— Begin Given data —
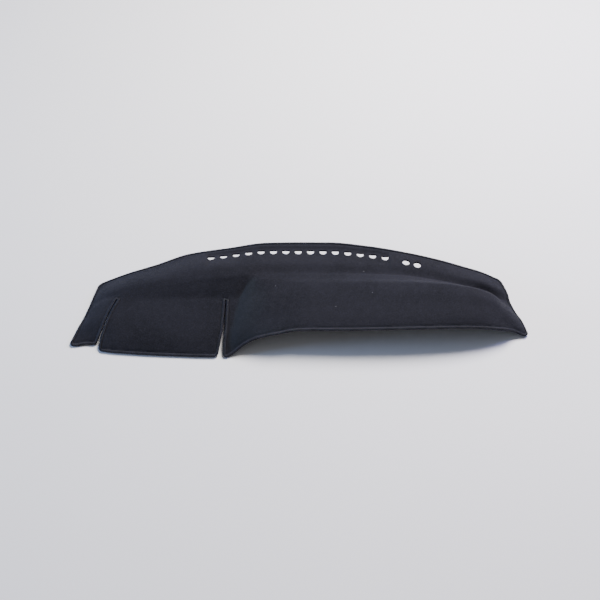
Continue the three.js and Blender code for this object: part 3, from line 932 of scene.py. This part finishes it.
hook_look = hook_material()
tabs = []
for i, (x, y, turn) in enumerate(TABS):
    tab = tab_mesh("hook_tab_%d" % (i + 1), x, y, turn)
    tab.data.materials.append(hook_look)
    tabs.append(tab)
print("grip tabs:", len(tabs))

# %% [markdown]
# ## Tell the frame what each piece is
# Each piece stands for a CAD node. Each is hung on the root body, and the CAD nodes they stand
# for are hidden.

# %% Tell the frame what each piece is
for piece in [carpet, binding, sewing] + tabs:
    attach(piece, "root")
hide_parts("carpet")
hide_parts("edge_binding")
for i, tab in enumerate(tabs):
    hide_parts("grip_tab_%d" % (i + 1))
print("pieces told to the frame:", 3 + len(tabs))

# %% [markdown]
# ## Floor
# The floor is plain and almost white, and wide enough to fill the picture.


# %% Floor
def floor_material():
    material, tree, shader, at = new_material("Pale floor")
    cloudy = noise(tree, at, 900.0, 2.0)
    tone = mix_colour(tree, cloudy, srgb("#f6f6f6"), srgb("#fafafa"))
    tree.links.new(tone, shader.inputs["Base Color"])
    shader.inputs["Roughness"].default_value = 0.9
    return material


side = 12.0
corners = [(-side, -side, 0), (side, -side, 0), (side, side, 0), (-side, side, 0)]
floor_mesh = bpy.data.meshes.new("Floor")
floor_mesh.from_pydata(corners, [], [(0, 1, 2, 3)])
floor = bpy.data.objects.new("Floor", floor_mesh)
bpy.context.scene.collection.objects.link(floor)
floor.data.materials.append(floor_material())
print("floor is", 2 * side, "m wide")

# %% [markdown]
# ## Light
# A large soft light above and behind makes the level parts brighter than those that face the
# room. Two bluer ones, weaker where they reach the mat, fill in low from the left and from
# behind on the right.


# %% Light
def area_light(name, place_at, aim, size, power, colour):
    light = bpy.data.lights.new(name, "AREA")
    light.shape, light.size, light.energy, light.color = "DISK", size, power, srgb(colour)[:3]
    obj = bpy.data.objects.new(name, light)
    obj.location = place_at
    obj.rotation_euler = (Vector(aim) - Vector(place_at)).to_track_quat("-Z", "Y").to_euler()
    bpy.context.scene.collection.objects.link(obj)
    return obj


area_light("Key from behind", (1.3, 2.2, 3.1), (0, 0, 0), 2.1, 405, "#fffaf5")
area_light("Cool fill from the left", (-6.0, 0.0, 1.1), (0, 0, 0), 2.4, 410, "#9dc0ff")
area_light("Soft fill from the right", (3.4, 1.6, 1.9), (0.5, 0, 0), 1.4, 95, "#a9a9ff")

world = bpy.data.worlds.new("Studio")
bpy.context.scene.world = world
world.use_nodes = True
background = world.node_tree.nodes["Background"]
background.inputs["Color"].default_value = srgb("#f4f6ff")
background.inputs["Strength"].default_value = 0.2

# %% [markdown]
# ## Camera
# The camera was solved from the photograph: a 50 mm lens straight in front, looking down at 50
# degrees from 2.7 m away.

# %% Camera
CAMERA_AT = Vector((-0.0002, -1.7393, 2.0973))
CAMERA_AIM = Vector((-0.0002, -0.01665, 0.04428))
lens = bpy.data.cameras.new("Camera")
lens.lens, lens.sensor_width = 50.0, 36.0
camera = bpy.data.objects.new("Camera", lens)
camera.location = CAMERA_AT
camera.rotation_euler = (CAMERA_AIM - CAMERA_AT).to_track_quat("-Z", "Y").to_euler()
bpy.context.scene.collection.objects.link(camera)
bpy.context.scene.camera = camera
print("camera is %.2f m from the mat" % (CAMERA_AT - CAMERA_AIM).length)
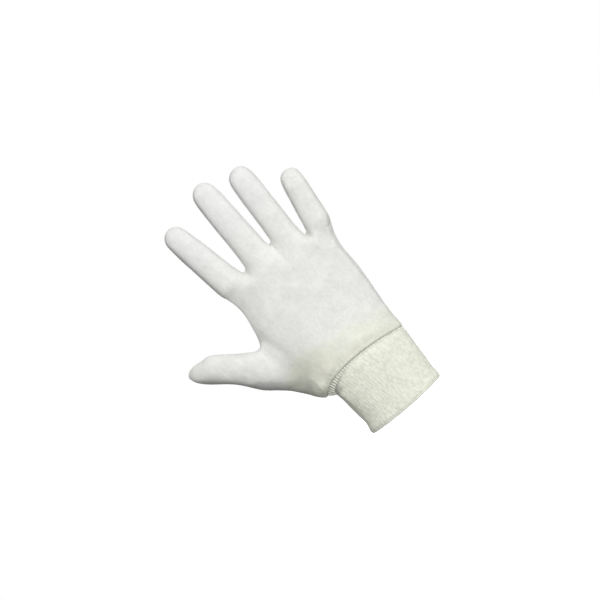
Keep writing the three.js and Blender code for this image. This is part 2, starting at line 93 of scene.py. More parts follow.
— End Given data —
Write out the complete set of records exactly as given.

**Response for this exercise**
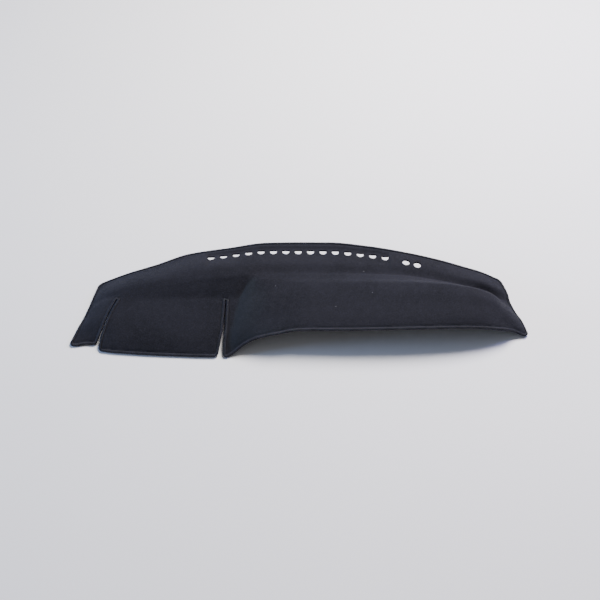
Continue the three.js and Blender code for this object: part 3, from line 932 of scene.py. This part finishes it.
hook_look = hook_material()
tabs = []
for i, (x, y, turn) in enumerate(TABS):
    tab = tab_mesh("hook_tab_%d" % (i + 1), x, y, turn)
    tab.data.materials.append(hook_look)
    tabs.append(tab)
print("grip tabs:", len(tabs))

# %% [markdown]
# ## Tell the frame what each piece is
# Each piece stands for a CAD node. Each is hung on the root body, and the CAD nodes they stand
# for are hidden.

# %% Tell the frame what each piece is
for piece in [carpet, binding, sewing] + tabs:
    attach(piece, "root")
hide_parts("carpet")
hide_parts("edge_binding")
for i, tab in enumerate(tabs):
    hide_parts("grip_tab_%d" % (i + 1))
print("pieces told to the frame:", 3 + len(tabs))

# %% [markdown]
# ## Floor
# The floor is plain and almost white, and wide enough to fill the picture.


# %% Floor
def floor_material():
    material, tree, shader, at = new_material("Pale floor")
    cloudy = noise(tree, at, 900.0, 2.0)
    tone = mix_colour(tree, cloudy, srgb("#f6f6f6"), srgb("#fafafa"))
    tree.links.new(tone, shader.inputs["Base Color"])
    shader.inputs["Roughness"].default_value = 0.9
    return material


side = 12.0
corners = [(-side, -side, 0), (side, -side, 0), (side, side, 0), (-side, side, 0)]
floor_mesh = bpy.data.meshes.new("Floor")
floor_mesh.from_pydata(corners, [], [(0, 1, 2, 3)])
floor = bpy.data.objects.new("Floor", floor_mesh)
bpy.context.scene.collection.objects.link(floor)
floor.data.materials.append(floor_material())
print("floor is", 2 * side, "m wide")

# %% [markdown]
# ## Light
# A large soft light above and behind makes the level parts brighter than those that face the
# room. Two bluer ones, weaker where they reach the mat, fill in low from the left and from
# behind on the right.


# %% Light
def area_light(name, place_at, aim, size, power, colour):
    light = bpy.data.lights.new(name, "AREA")
    light.shape, light.size, light.energy, light.color = "DISK", size, power, srgb(colour)[:3]
    obj = bpy.data.objects.new(name, light)
    obj.location = place_at
    obj.rotation_euler = (Vector(aim) - Vector(place_at)).to_track_quat("-Z", "Y").to_euler()
    bpy.context.scene.collection.objects.link(obj)
    return obj


area_light("Key from behind", (1.3, 2.2, 3.1), (0, 0, 0), 2.1, 405, "#fffaf5")
area_light("Cool fill from the left", (-6.0, 0.0, 1.1), (0, 0, 0), 2.4, 410, "#9dc0ff")
area_light("Soft fill from the right", (3.4, 1.6, 1.9), (0.5, 0, 0), 1.4, 95, "#a9a9ff")

world = bpy.data.worlds.new("Studio")
bpy.context.scene.world = world
world.use_nodes = True
background = world.node_tree.nodes["Background"]
background.inputs["Color"].default_value = srgb("#f4f6ff")
background.inputs["Strength"].default_value = 0.2

# %% [markdown]
# ## Camera
# The camera was solved from the photograph: a 50 mm lens straight in front, looking down at 50
# degrees from 2.7 m away.

# %% Camera
CAMERA_AT = Vector((-0.0002, -1.7393, 2.0973))
CAMERA_AIM = Vector((-0.0002, -0.01665, 0.04428))
lens = bpy.data.cameras.new("Camera")
lens.lens, lens.sensor_width = 50.0, 36.0
camera = bpy.data.objects.new("Camera", lens)
camera.location = CAMERA_AT
camera.rotation_euler = (CAMERA_AIM - CAMERA_AT).to_track_quat("-Z", "Y").to_euler()
bpy.context.scene.collection.objects.link(camera)
bpy.context.scene.camera = camera
print("camera is %.2f m from the mat" % (CAMERA_AT - CAMERA_AIM).length)
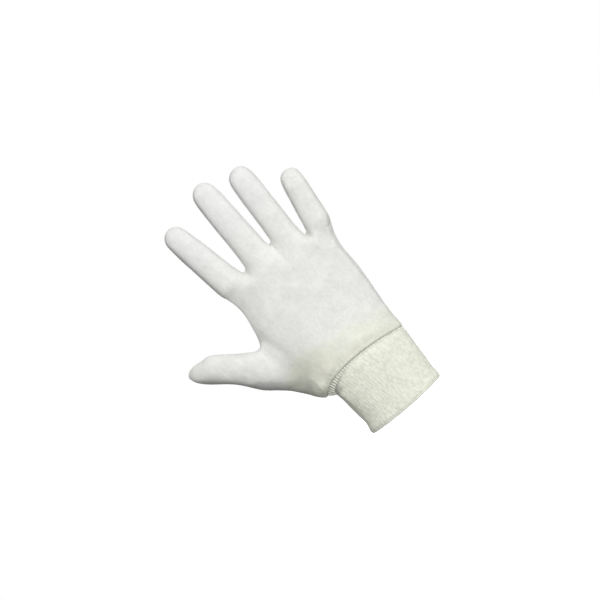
Keep writing the three.js and Blender code for this image. This is part 2, starting at line 93 of scene.py. More parts follow.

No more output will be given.